Since then he has frequently conducted in Italy the Symphony Orchestra of the Teatro Lirico, Cagliari, the Orchestra of the Teatro Regio, Turin, the Orchestra of the Teatro Carlo Felice, Genova (with the renowned cellist Enrico Dindo as soloist) a new production of Evgeni Onegin by P.I.Tchaikovsky at the Teatro Verdi, Sassari in addition to concerts with the Luigi Cherubini Orchestra (Artistic Director – Riccardo Muti) and the Toradze Piano Studio’s soloists, including its internationally famous leader Alexander Toradze for the Ravenna Festival. He has recently collaborated with the Orchestra Sinfonica Siciliana in Palermo presenting among other works, the Symphony nr. 2 concertante for duduk and orchestra by Armenian composer Vache Sharafyan and will make his debut with the Orchestra di Padova e del Veneto in May 2012.

In Portugal he has conducted the Portuguese Symphony Orchestra and the Sao Carlos National Opera Company Choir in Lisbon. In Russia he has inaugurated the Musical Olympus Festival in 2006 with the St. Petersburg Philharmonic Orchestra.

Since 2000 he conducts major performances of Lebanese diva Fairuz, the greatest singer of Arabic world. Under his baton Fairuz accompanied by international symphony orchestra and choir has performed at the Beiteddine Festival’s three editions (2000, 2001, 2003). The CD «Fairuz Live at the Beiteddine 2000» produced by Ziad Rahbani with the EMI gets the highest international acclaim. The Beiteddine concerts were followed by performances with Fairuz in the UAE (2001, 2002, 2003, 2006); Kuwait (2001); Basel (Switzerland, 2001); Paris (France, 2002); Mohegan Sun, Los Angeles, Detroit (USA, 2003); Doha (Qatar, 2003), Amman (Jordan, 2004); Montreal (Canada, 2005), Athens (Greece, 2007), Bahrain (2008). In 2008 maestro appeared with Ziad Rahbani accompanied by international symphony orchestra and choir in Syria with five concerts within the frames of the Damascus Festival of Arab Cultural Capital 2008.

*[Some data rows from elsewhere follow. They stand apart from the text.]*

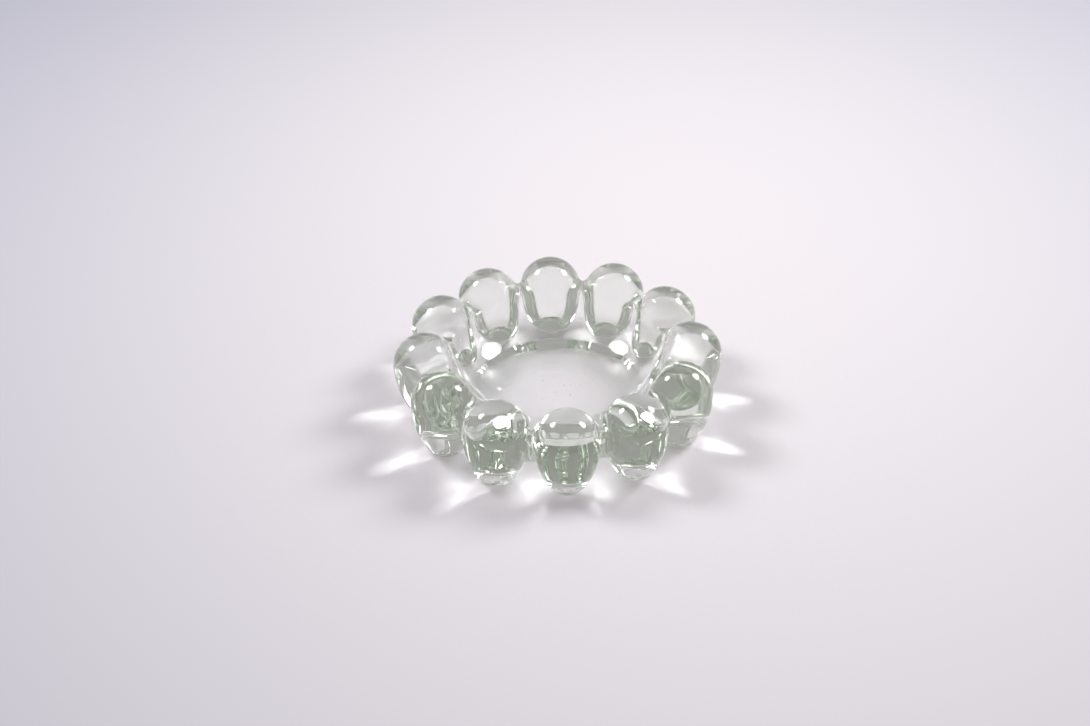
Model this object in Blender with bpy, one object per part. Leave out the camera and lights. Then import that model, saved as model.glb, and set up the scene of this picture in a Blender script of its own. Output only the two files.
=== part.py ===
"""Ring-shaped flower holder in pressed clear glass: a shallow round well with a floor, a low wall
around it, and twelve egg-shaped lobes that stand around the wall as its rim and its feet.

The glass is divided along its moulded features, so that each feature is a solid of its own:
well_floor, lobe_01 to lobe_12, and web_01 to web_12, where web_N is the stretch of wall that joins
lobe_N to the next lobe. Lengths are in metres, +Z is up, and the origin is the centre of the ring on
the plane that its feet rest on. Lobe 1 stands on the -Y side, and the numbers run anticlockwise as
seen from above.
"""

from math import atan2, cos, pi, radians, sin, tan

import bmesh
import bpy
from mathutils import Matrix, Vector

# The ring of lobes
LOBE_COUNT = 12
RING_RADIUS = 0.0515  # from the ring's centre to each lobe's axis
LOBE_PITCH = 2 * pi / LOBE_COUNT
FIRST_LOBE_ANGLE = radians(-90)

# One lobe: a half sphere on a tapering body with a small rounded foot
LOBE_RADIUS = 0.01225
EQUATOR_HEIGHT = 0.0207
TAPER_DEPTH = 0.0245  # below the equator, where the taper would run out to a point
TAPER_POWER = 1.9  # 2 would be an ellipse, and 1 a cone
FOOT_ROUNDING = 0.0010

# The bowl that the lobes stand around: a floor and a wall that leans outwards, with round corners
# inside and outside. The lobes' feet hold it off the table.
UNDERSIDE_HEIGHT = 0.0020
FLOOR_TOP_HEIGHT = 0.0067
WALL_TOP_HEIGHT = 0.0243
WELL_MOUTH_RADIUS = 0.0415
WELL_CORNER_RADIUS = 0.0365  # where the floor and the straight side of the wall would meet
WELL_LEAN = atan2(WELL_MOUTH_RADIUS - WELL_CORNER_RADIUS, WALL_TOP_HEIGHT - FLOOR_TOP_HEIGHT)
WELL_ROUNDING = 0.0160
WALL_OUTER_TOP_RADIUS = 0.0529
WALL_OUTER_CORNER_RADIUS = 0.0493
WALL_OUTER_LEAN = atan2(
    WALL_OUTER_TOP_RADIUS - WALL_OUTER_CORNER_RADIUS, WALL_TOP_HEIGHT - UNDERSIDE_HEIGHT
)
WALL_OUTER_ROUNDING = 0.0120
WALL_EDGE_ROUNDING = 0.0012
FLOOR_EDGE_BEVEL = 0.0005

# Space left between neighbouring solids, and how finely round shapes are divided
GAP = 0.0003
LOBE_SEGMENTS = 20
DOME_STEPS = 5
TAPER_STEPS = 6
ROUNDING_STEPS = 2
CORNER_STEPS = 5
WALL_STEPS = 4
FLOOR_SEGMENTS = 72
CUTTER_TOP_HEIGHT = 0.036


def clear_scene():
    for obj in list(bpy.data.objects):
        bpy.data.objects.remove(obj, do_unlink=True)


def clear_glass(name, tint):
    """Clear glass, given the faint tint that its thickness shows."""
    material = bpy.data.materials.new(name)
    material.use_nodes = True
    surface = material.node_tree.nodes["Principled BSDF"]
    surface.inputs["Base Color"].default_value = (*tint, 1)
    surface.inputs["Metallic"].default_value = 0
    surface.inputs["Roughness"].default_value = 0.02
    surface.inputs["IOR"].default_value = 1.52
    surface.inputs["Transmission Weight"].default_value = 1
    return material


def add_object(name, mesh, material=None):
    obj = bpy.data.objects.new(name, mesh)
    bpy.context.scene.collection.objects.link(obj)
    if material and not mesh.materials:
        mesh.materials.append(material)
    return obj


def mesh_from(name, bm, sharp_angle=radians(35)):
    """A mesh made from bm, with its faces turned outwards and its round parts shaded smooth."""
    bmesh.ops.recalc_face_normals(bm, faces=bm.faces)
    mesh = bpy.data.meshes.new(name)
    bm.to_mesh(mesh)
    bm.free()
    mesh.shade_smooth()
    mesh.set_sharp_from_angle(angle=sharp_angle)
    return mesh


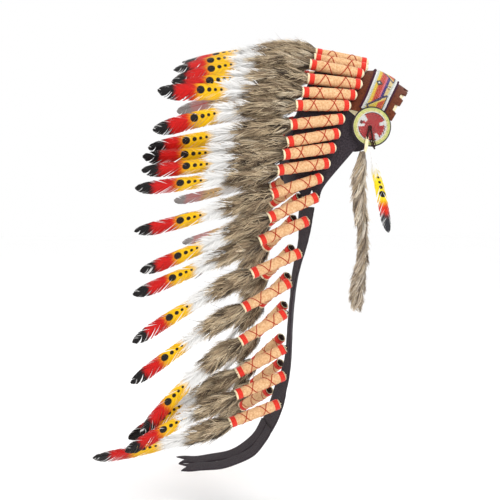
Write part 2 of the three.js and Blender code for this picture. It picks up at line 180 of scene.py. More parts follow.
def dotGroup():
    tree, given, result = newGroup("dotRow", [("Place", "NodeSocketVector")], [("Mask", "NodeSocketFloat")])
    covered = None
    for centre, radius in dotRow:
        away = put(tree, "ShaderNodeVectorMath", {0: given.outputs["Place"], 1: (centre, 0.0, 0.0)},
                   operation="DISTANCE").outputs["Value"]
        inside = mapped(tree, away, (radius - dotEdge, radius + dotEdge), (1.0, 0.0))
        if covered is None:
            covered = inside
        else:
            covered = put(tree, "ShaderNodeMath", {0: covered, 1: inside}, operation="MAXIMUM").outputs[0]
    tree.links.new(covered, result.inputs["Mask"])
    return tree


dotPaint = dotGroup()


def featherMaterial():
    made, tree, shader = newMaterial("feather", 0.45, 0.04)
    paint = put(tree, "ShaderNodeAttribute", attribute_name="tint").outputs["Color"]
    place = put(tree, "ShaderNodeUVMap", uv_map="lay").outputs[0]
    apart = put(tree, "ShaderNodeSeparateXYZ", {0: place})
    side = put(tree, "ShaderNodeMath", {0: apart.outputs["Y"]}, operation="ABSOLUTE").outputs[0]
    swept = put(tree, "ShaderNodeMath", {0: apart.outputs["X"], 1: side}, operation="ADD").outputs[0]
    barb = put(tree, "ShaderNodeCombineXYZ", {"X": swept, "Y": side}).outputs[0]
    drawn = put(tree, "ShaderNodeVectorMath", {0: barb, 1: (1.0, 0.08, 1.0)},
                operation="MULTIPLY").outputs[0]
    streak = put(tree, "ShaderNodeTexNoise", {
        "Vector": drawn, "Scale": 75.0, "Detail": 3.0, "Roughness": 0.6,
    }).outputs[0]
    shade = mapped(tree, streak, noiseSpan, (0.74, 1.08))
    barred = mixColours(tree, 1.0, paint, shade, "MULTIPLY")
    dots = put(tree, "ShaderNodeGroup", {"Place": place}, node_tree=dotPaint).outputs[0]
    topSide = put(tree, "ShaderNodeAttribute", attribute_name="painted").outputs["Fac"]
    shown = put(tree, "ShaderNodeMath", {0: dots, 1: topSide}, operation="MULTIPLY").outputs[0]
    dotted = mixColours(tree, shown, barred, (*tone(24, 20, 20), 1.0))
    bump = put(tree, "ShaderNodeBump", {"Strength": 0.5, "Distance": 0.0012, "Height": streak})
    tree.links.new(dotted, shader.inputs["Base Color"])
    tree.links.new(bump.outputs[0], shader.inputs["Normal"])
    return made


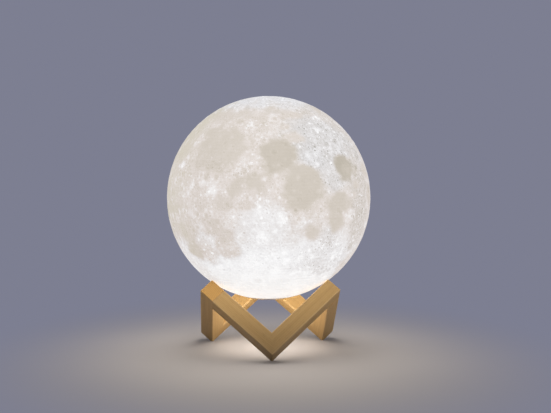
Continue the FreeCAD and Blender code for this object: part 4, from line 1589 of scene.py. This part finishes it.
@dataclass
class Studio:
    """Floor, lamps, background and camera."""

    floor_colour: Colour = (0.284, 0.258, 0.243)
    background: Colour = (0.205, 0.212, 0.285)
    world_colour: Colour = (0.93, 0.96, 1.0)
    world_light: float = 0.42
    lamps: tuple[SoftLamp, ...] = (
        SoftLamp("key_lamp", (-0.80, -0.60, 0.95), 0.90, 3.9, (1.0, 0.97, 0.93)),
        SoftLamp("fill_lamp", (0.75, -0.95, 0.42), 0.80, 5.7, (1.0, 0.98, 0.96)))
    aim: tuple[float, float, float] = (0.0, 0.0, 0.09)      # where the soft lamps look
    glows: tuple[Glow, ...] = (
        Glow("under_glow", 0.033, 0.022, 0.128),
        Glow("globe_glow", 0.112, 0.058, 1.500))
    glow_colour: Colour = (1.0, 0.97, 0.91)
    floor_half: float = 3.0
    pale_to: float = 0.07               # radius out to which the floor is its own colour
    plain_from: float = 0.30            # radius from which only the background shows
    lens: float = 88.67                 # in millimetres, as is the sensor's width
    sensor: float = 36.0
    nearest: float = 0.01               # what lies nearer to the camera isn't drawn
    camera_place: tuple[float, float, float] = (-0.04496, -0.9990, 0.2049)
    camera_pitch: float = 0.099         # radians below the horizon
    camera_turn: float = -0.050

    def build(self, nodes: Nodes) -> None:
        """Makes the floor, the lamps, the world and the camera.

        Args:
            nodes: The frame's nodes by name.
        """
        floor = self._floor()
        self._world()
        for lamp in self.lamps:
            self._lamp(lamp)
        bars = [node for name, node in nodes.items() if name.endswith("_bar")]
        for glow in self.glows:
            self._glow(glow, (*bars, floor))
        self._camera()
        bpy.context.scene.view_settings.view_transform = "Standard"
        log.info("studio: floor, %d soft lamps, %d glows and the camera", len(self.lamps), len(self.glows))

    def _floor(self) -> Object:
        """Lays the floor, and returns it."""
        half = self.floor_half
        rim = np.array([(-half, -half, 0.0), (half, -half, 0.0), (half, half, 0.0), (-half, half, 0.0)])
        floor = add_mesh("floor", rim, [(0, 1, 2, 3)])
        finish = FloorFinish("floor", self.floor_colour, self.background, self.pale_to, self.plain_from)
        dress(floor, finish.build())
        return floor

    def _world(self) -> None:
        """Lights everything evenly, and shows a plain background to the camera, metal and glass."""
        world = bpy.data.worlds.new("room")
        world.use_nodes = True
        tree = NodeTree(world.node_tree)
        rays = tree.node("ShaderNodeLightPath", {}, {})
        seen, mirrored, through = (Value(tree, rays.outputs[f"Is {kind} Ray"])
                                   for kind in ("Camera", "Glossy", "Transmission"))
        light = tree.node("ShaderNodeBackground", {}, {
            "Color": self.world_colour, "Strength": self.world_light})
        plain = tree.node("ShaderNodeBackground", {}, {"Color": self.background, "Strength": 1.0})
        mixed = tree.node("ShaderNodeMixShader", {}, {
            0: seen.larger(mirrored).larger(through), 1: light.outputs[0], 2: plain.outputs[0]})
        tree.node("ShaderNodeOutputWorld", {}, {"Surface": mixed.outputs[0]})
        bpy.context.scene.world = world

    def _lamp(self, lamp: SoftLamp) -> None:
        """Hangs one soft lamp that looks at the globe.

        Args:
            lamp: The lamp.
        """
        data = bpy.data.lights.new(lamp.name, "AREA")
        data.shape = "SQUARE"
        data.size = lamp.side
        data.energy = lamp.power
        data.color = lamp.colour
        hung = bpy.data.objects.new(lamp.name, data)
        hung.location = lamp.place
        way = Vector(self.aim) - Vector(lamp.place)
        hung.rotation_euler = way.to_track_quat("-Z", "Y").to_euler()
        bpy.context.scene.collection.objects.link(hung)

    def _glow(self, glow: Glow, lit: Iterable[Object]) -> None:
        """Adds some of the lit globe's light on the bars and the floor, as it is brighter than it looks.

        Args:
            glow: The ball of light.
            lit: The stand's pieces and the floor. Only they take its light and hold it up.
        """
        data = bpy.data.lights.new(glow.name, "POINT")
        data.shadow_soft_size = glow.radius
        data.energy = glow.power
        data.color = self.glow_colour
        ball = bpy.data.objects.new(glow.name, data)
        ball.location = (0.0, 0.0, glow.height)
        ball.visible_camera = False
        ball.visible_glossy = False
        group = bpy.data.collections.new(f"lit_by_{glow.name}")
        for one in lit:
            group.objects.link(one)
        ball.light_linking.receiver_collection = group
        ball.light_linking.blocker_collection = group
        bpy.context.scene.collection.objects.link(ball)

    def _camera(self) -> None:
        """Sets the camera where the photograph was taken from."""
        data = bpy.data.cameras.new("camera")
        data.sensor_width = self.sensor
        data.lens = self.lens
        data.clip_start = self.nearest
        camera = bpy.data.objects.new("camera", data)
        camera.location = self.camera_place
        camera.rotation_euler = (QUARTER_TURN - self.camera_pitch, 0.0, self.camera_turn)
        bpy.context.scene.collection.objects.link(camera)
        bpy.context.scene.camera = camera


def main() -> None:
    """Loads the frame and dresses it, piece by piece."""
    logging.basicConfig(level=logging.INFO, format="%(message)s")
    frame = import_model()
    nodes = frame["nodes"]
    Studio().build(nodes)
    WoodenStand().dress(nodes)
    LightUnit().dress(nodes)
    SmallParts().build()
    MoonGlobe().build(nodes)


if __name__ == "__main__":
    main()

In the spring of 2008 Karen Durgaryan made his debut at the Mikhailovsky Theatre in St.Petersburg where he has conducted the productions of Evgeni Onegin by Tchaikovsky, Donizetti’s L’elisir d’amore and the new production of Spartacus Ballet by Aram Khachaturyan, including performances at the Bolshoi Theatre in Moscow and at the London Coliseum. Between October 2008 and February 2009 he has conducted numerous performances and concerts with the Mikhailovsky Theatre in Italy (Teatro La Fenice, Venice) and in Japan.

In May 2010 Karen Durgaryan has premiered Spartacus Ballet with the Armenian National Opera and Ballet Theatre (produced by Yuri Grigorovich) in Yerevan and Damascus, Syria. In December 2010 the new production of Aida by Verdi became one of the most important cultural events in Armenia. In 2010 he has appeared at the podium of the Kazan State Opera and Ballet Theatre. Since July 2010 Karen Durgaryan has started collaboration with the Mariinsky Theatre, St. Petersburg: by the invitation of maestro Valery Gergiev he has conducted three performances of Spartacus Ballet. On 15 September 2010 Karen has conducted the Mariinsky’s 2010-2011 season opening performance to be followed by other performances in St. Petersburg, Moscow and abroad. The year of 2011 maestro has started with performances in Italy and St. Petersburg. Since 2008 Karen Durgaryan has the title of Honored Artist of Republic of Armenia, in 2010 is awarded with highest medal of Armenia in field of art and culture.

In December 2016, Karen Durgaryan gave his debut with the Bayerisches Staatsballett conducting Spartacus.